Problem to work on:
Among the entries below, extract exactly the lines that run from the one with "Write part 2 of the OpenSCAD" through the one with "short way to", both ends included.

Records provided:
* Begin *

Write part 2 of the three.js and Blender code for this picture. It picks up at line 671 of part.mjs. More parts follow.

* End *
* Begin *

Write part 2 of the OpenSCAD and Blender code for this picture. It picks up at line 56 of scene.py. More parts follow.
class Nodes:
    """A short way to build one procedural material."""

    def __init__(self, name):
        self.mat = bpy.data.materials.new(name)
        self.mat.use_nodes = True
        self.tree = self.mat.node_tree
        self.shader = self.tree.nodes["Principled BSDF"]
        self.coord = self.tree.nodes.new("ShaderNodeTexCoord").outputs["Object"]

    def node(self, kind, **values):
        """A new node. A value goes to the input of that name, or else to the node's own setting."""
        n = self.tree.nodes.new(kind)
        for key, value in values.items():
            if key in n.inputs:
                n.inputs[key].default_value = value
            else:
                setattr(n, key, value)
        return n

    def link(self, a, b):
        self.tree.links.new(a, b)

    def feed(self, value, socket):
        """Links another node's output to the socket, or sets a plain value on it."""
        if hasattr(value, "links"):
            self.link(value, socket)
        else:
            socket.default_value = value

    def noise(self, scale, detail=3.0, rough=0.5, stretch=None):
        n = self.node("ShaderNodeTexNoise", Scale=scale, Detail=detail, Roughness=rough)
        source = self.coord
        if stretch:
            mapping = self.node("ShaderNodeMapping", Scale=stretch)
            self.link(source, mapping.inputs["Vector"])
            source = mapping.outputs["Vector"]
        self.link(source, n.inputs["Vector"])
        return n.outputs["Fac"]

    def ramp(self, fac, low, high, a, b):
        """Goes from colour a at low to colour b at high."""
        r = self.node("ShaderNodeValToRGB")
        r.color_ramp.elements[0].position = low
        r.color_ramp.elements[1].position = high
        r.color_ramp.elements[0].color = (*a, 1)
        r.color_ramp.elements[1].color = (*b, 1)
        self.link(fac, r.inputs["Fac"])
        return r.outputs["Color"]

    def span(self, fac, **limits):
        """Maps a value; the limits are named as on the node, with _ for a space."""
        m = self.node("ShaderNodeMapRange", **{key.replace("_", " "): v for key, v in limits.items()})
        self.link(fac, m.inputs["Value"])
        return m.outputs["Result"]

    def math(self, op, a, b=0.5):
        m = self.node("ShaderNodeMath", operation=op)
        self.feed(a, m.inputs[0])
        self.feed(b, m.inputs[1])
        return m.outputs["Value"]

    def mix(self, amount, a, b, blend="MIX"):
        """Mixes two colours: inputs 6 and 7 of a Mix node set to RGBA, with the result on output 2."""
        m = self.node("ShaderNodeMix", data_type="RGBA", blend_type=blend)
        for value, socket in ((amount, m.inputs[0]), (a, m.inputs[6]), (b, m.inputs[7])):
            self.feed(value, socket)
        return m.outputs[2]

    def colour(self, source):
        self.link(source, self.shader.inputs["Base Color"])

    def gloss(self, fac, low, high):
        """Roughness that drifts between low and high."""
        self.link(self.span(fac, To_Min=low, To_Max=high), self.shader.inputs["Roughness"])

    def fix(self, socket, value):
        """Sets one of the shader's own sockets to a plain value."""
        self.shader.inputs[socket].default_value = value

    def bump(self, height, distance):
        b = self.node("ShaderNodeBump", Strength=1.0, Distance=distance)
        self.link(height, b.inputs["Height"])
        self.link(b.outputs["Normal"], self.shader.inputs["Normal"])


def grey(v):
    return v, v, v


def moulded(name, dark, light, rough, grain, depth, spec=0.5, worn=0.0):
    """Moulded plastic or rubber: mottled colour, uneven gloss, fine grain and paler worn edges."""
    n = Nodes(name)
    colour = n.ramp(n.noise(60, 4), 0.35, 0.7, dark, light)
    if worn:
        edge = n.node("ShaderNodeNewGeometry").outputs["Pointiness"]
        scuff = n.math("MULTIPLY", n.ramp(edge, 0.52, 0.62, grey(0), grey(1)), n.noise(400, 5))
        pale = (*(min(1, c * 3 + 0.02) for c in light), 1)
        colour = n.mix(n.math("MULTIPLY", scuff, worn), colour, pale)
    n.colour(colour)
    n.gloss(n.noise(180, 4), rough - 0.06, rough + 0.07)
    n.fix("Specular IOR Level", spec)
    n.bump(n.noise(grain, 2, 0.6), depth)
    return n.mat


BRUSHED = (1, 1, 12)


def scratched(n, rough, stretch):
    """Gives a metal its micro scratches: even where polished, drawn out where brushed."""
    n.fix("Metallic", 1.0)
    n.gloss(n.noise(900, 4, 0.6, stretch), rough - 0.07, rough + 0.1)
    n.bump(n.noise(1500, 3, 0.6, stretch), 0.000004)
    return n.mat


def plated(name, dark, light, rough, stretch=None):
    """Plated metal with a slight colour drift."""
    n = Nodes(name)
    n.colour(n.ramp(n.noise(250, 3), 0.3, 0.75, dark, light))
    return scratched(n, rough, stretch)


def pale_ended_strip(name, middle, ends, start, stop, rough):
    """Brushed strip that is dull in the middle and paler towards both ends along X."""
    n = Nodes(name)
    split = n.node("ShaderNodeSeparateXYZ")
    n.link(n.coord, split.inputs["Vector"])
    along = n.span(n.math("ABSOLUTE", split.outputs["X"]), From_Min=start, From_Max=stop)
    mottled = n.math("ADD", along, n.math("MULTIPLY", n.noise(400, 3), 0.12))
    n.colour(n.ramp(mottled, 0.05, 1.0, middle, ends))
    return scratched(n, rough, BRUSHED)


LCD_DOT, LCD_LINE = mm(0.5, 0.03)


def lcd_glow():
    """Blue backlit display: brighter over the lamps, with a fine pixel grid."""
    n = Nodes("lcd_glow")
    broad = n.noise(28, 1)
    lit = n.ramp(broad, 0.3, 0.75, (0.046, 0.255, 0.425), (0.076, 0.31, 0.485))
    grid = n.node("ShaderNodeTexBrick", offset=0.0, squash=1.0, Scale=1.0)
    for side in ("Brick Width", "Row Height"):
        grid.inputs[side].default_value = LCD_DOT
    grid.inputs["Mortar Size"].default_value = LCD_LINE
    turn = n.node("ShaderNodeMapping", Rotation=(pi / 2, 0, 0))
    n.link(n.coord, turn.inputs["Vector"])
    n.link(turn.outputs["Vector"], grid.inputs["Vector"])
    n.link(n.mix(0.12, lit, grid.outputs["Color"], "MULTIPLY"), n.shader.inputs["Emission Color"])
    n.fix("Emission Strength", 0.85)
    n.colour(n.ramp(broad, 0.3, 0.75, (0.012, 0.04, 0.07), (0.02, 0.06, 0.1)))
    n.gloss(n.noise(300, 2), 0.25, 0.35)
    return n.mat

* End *

Reply:
Write part 2 of the OpenSCAD and Blender code for this picture. It picks up at line 56 of scene.py. More parts follow.
class Nodes:
    """A short way to build one procedural material."""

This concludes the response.